• Exercise task: Print every line of the listing exactly, please.

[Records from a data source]

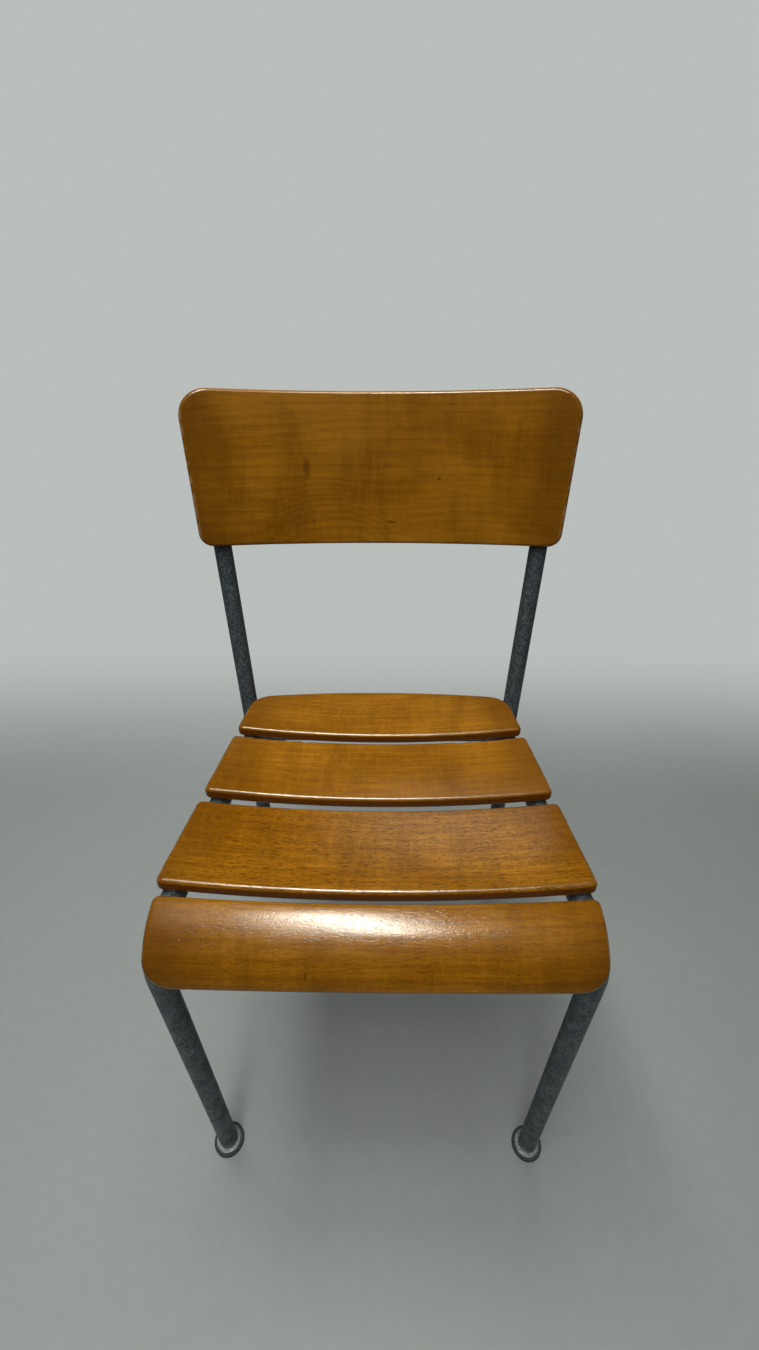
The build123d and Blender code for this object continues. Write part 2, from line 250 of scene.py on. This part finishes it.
def beech(panel, seed, coordinates, thickness, grain, pores, arch=None, marks=()):
    """Amber varnished beech ply: fibres, flecks, soft figure, dark ends and glued layers on the edges.

    coordinates makes the panel's coordinates, grain is the strength of the fibres and streaks, pores that of
    the short dark flecks, arch the place and size of a cathedral figure, and marks the places, half sizes
    and strengths of dark spots.
    """
    g = Graph(f"beech_{panel}")
    u, v, w, end = coordinates(panel)(g)
    shift = seed * SEED_STEP

    def field(per_u, per_v, per_w, offset=0.0, detail=2.0, rough=0.5):
        """Noise with its own number of waves to the metre along u, v and w."""
        depth = g.add(g.times(w, per_w), shift + offset)
        return g.noise(g.xyz(g.times(u, per_u), g.times(v, per_v), depth), detail=detail, rough=rough)

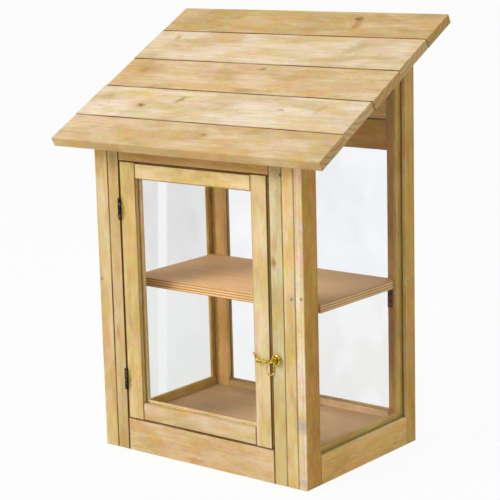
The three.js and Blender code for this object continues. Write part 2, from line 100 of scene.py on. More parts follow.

• Exercise result:
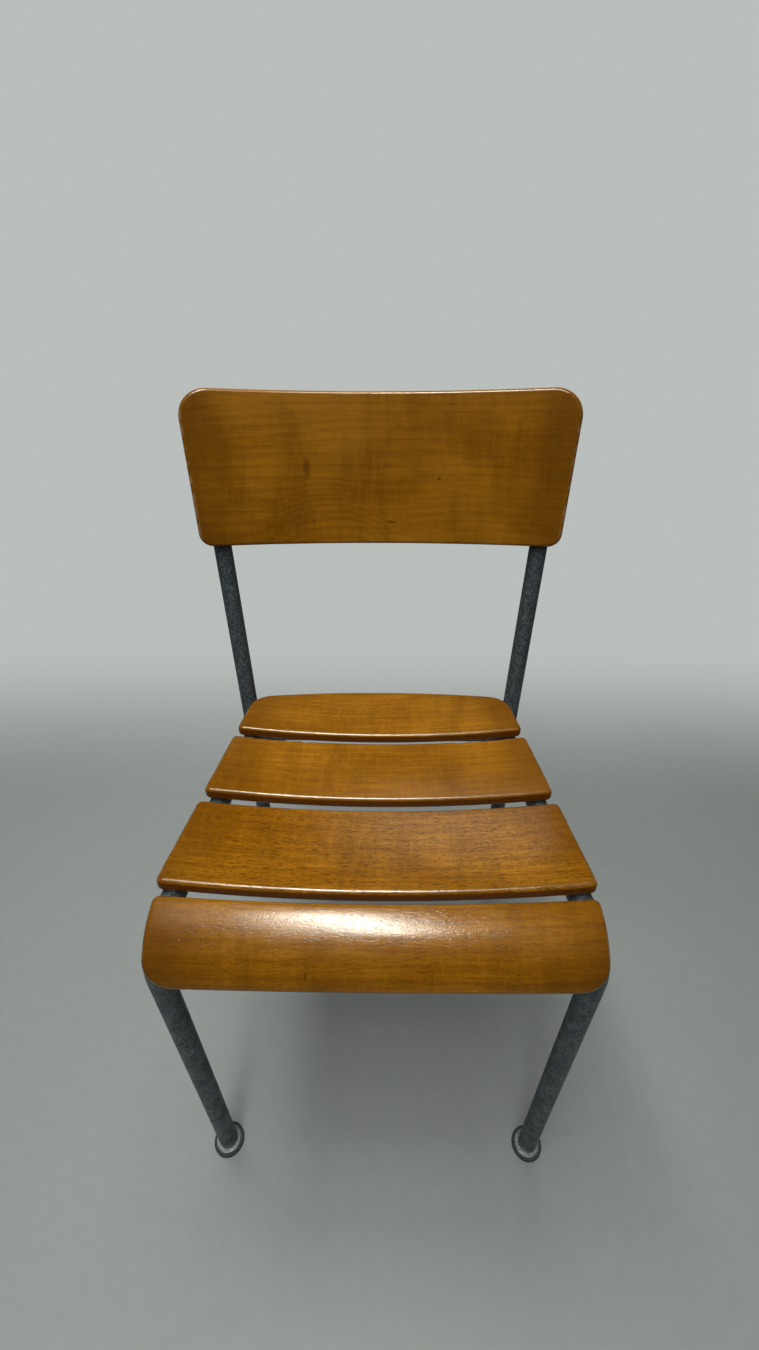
The build123d and Blender code for this object continues. Write part 2, from line 250 of scene.py on. This part finishes it.
def beech(panel, seed, coordinates, thickness, grain, pores, arch=None, marks=()):
    """Amber varnished beech ply: fibres, flecks, soft figure, dark ends and glued layers on the edges.

    coordinates makes the panel's coordinates, grain is the strength of the fibres and streaks, pores that of
    the short dark flecks, arch the place and size of a cathedral figure, and marks the places, half sizes
    and strengths of dark spots.
    """
    g = Graph(f"beech_{panel}")
    u, v, w, end = coordinates(panel)(g)
    shift = seed * SEED_STEP

    def field(per_u, per_v, per_w, offset=0.0, detail=2.0, rough=0.5):
        """Noise with its own number of waves to the metre along u, v and w."""
        depth = g.add(g.times(w, per_w), shift + offset)
        return g.noise(g.xyz(g.times(u, per_u), g.times(v, per_v), depth), detail=detail, rough=rough)

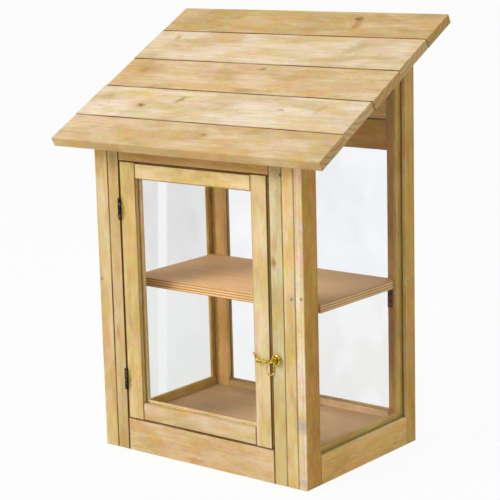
The three.js and Blender code for this object continues. Write part 2, from line 100 of scene.py on. More parts follow.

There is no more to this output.